SOURCE MATERIAL:
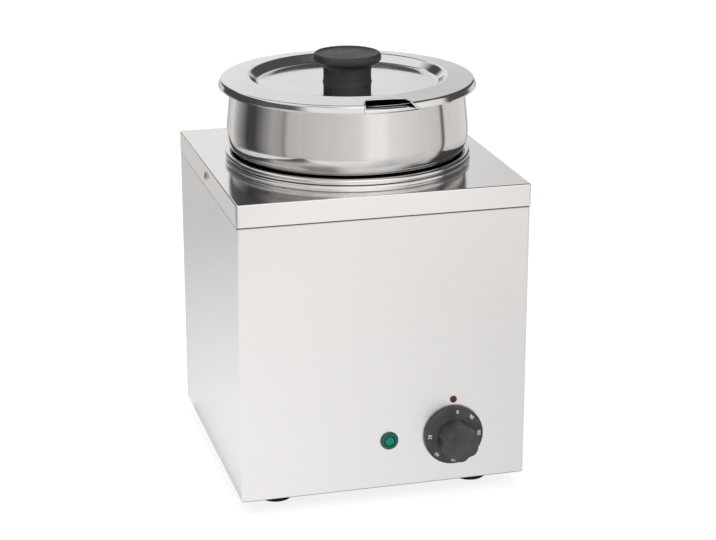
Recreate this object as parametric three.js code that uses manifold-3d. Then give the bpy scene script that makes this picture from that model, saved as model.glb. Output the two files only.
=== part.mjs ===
// A round-pot bain marie for the counter: a folded stainless housing on four rubber feet,
// a water well let into its top, a pot that hangs in the well and a lid with a ladle notch.
// Under the well are the heating element, its clamp, the thermostat and the wiring.
// Millimetres, +Z up, the front looks along -Y. The origin is on the floor under the middle
// of the whole footprint, so it lies a little in front of the housing's own middle.

import * as THREE from 'three';
import { mergeVertices } from 'three/addons/utils/BufferGeometryUtils.js';
import Module from 'manifold-3d';

const wasm = await Module();
wasm.setup();

// Driving dimensions
const bodyWidth = 250;
const bodyDepth = 250;
const bodyHeight = 260;
const sheet = 1;
const footHeight = 15;
const underWell = 98;
const wellMargin = 28;
const bellySwell = 7.2;
const lidOverhang = 5.6;
const dialRadius = 25.9;

// Clearances, cutting overrun and facet counts
const gap = 0.3;
const runningGap = 0.4;
const overrun = 2;
const bigSides = 36;
const midSides = 18;
const smallSides = 10;
const screwSides = 8;
const hexSides = 6;
const halfTubeSides = 4;

// Levels that the pieces share
const lowerEdge = footHeight - sheet;
const floorTop = footHeight + sheet;
const plateTop = lowerEdge + bodyHeight;
const plateUnder = plateTop - sheet;
const panelX = bodyWidth / 2 - sheet - gap;
const panelY = bodyDepth / 2 - sheet - gap;

// Round sizes: the pot leaves the same margin to the nearer sides, and the rest follows the pot
const potRadius = Math.min(bodyWidth, bodyDepth) / 2 - wellMargin;
const bellyRadius = potRadius + bellySwell;
const lidRadius = bellyRadius + lidOverhang;

// Finishes: each call gives a new material, so every piece has its own
const finishes = {
  brushedSteel: { color: 0xd9d6d2, roughness: 0.38, metalness: 1 },
  polishedSteel: { color: 0xd4d2cf, roughness: 0.16, metalness: 1 },
  zincSteel: { color: 0xb9bcc0, roughness: 0.45, metalness: 1 },
  aluminium: { color: 0xc9cbcd, roughness: 0.5, metalness: 1 },
  elementSheath: { color: 0x5d605c, roughness: 0.55, metalness: 0.9 },
  brass: { color: 0xb99a55, roughness: 0.4, metalness: 1 },
  copper: { color: 0xb0714e, roughness: 0.35, metalness: 1 },
  blackPlastic: { color: 0x2e2d2d, roughness: 0.45, metalness: 0 },
  blackRubber: { color: 0x1b1b1b, roughness: 0.8, metalness: 0 },
  greenPlastic: { color: 0x0c6b55, roughness: 0.25, metalness: 0 },
  greenLens: { color: 0x2a9a7c, roughness: 0.12, metalness: 0 },
  redPlastic: { color: 0x7c0f18, roughness: 0.35, metalness: 0 },
  whiteCeramic: { color: 0xe6e2d8, roughness: 0.6, metalness: 0 },
  greyPlastic: { color: 0x8d8f90, roughness: 0.5, metalness: 0 },
  brownLead: { color: 0x6a4630, roughness: 0.6, metalness: 0 },
  blueLead: { color: 0x3d5f9c, roughness: 0.6, metalness: 0 },
  greenYellowLead: { color: 0x8fae3a, roughness: 0.6, metalness: 0 },
};

function finish(name) {
  return new THREE.MeshStandardMaterial(finishes[name]);
}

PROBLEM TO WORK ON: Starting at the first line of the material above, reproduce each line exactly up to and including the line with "import Module from 'manifold-3d';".

SOLUTION TO THIS PROBLEM:
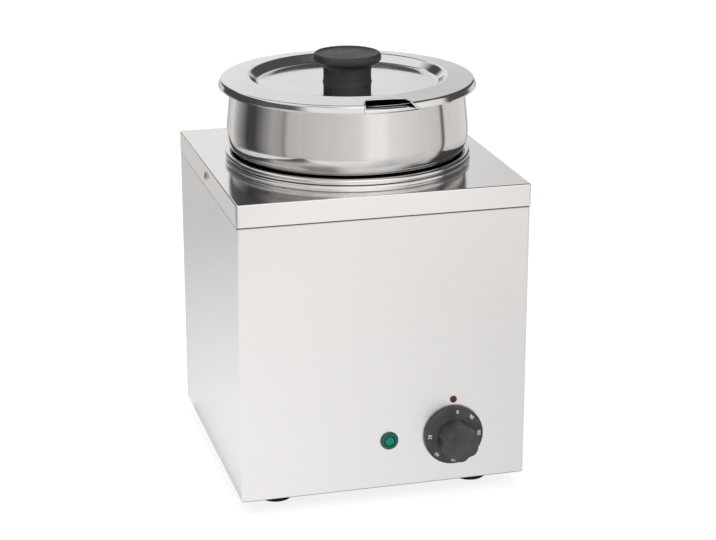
Recreate this object as parametric three.js code that uses manifold-3d. Then give the bpy scene script that makes this picture from that model, saved as model.glb. Output the two files only.
=== part.mjs ===
// A round-pot bain marie for the counter: a folded stainless housing on four rubber feet,
// a water well let into its top, a pot that hangs in the well and a lid with a ladle notch.
// Under the well are the heating element, its clamp, the thermostat and the wiring.
// Millimetres, +Z up, the front looks along -Y. The origin is on the floor under the middle
// of the whole footprint, so it lies a little in front of the housing's own middle.

import * as THREE from 'three';
import { mergeVertices } from 'three/addons/utils/BufferGeometryUtils.js';
import Module from 'manifold-3d';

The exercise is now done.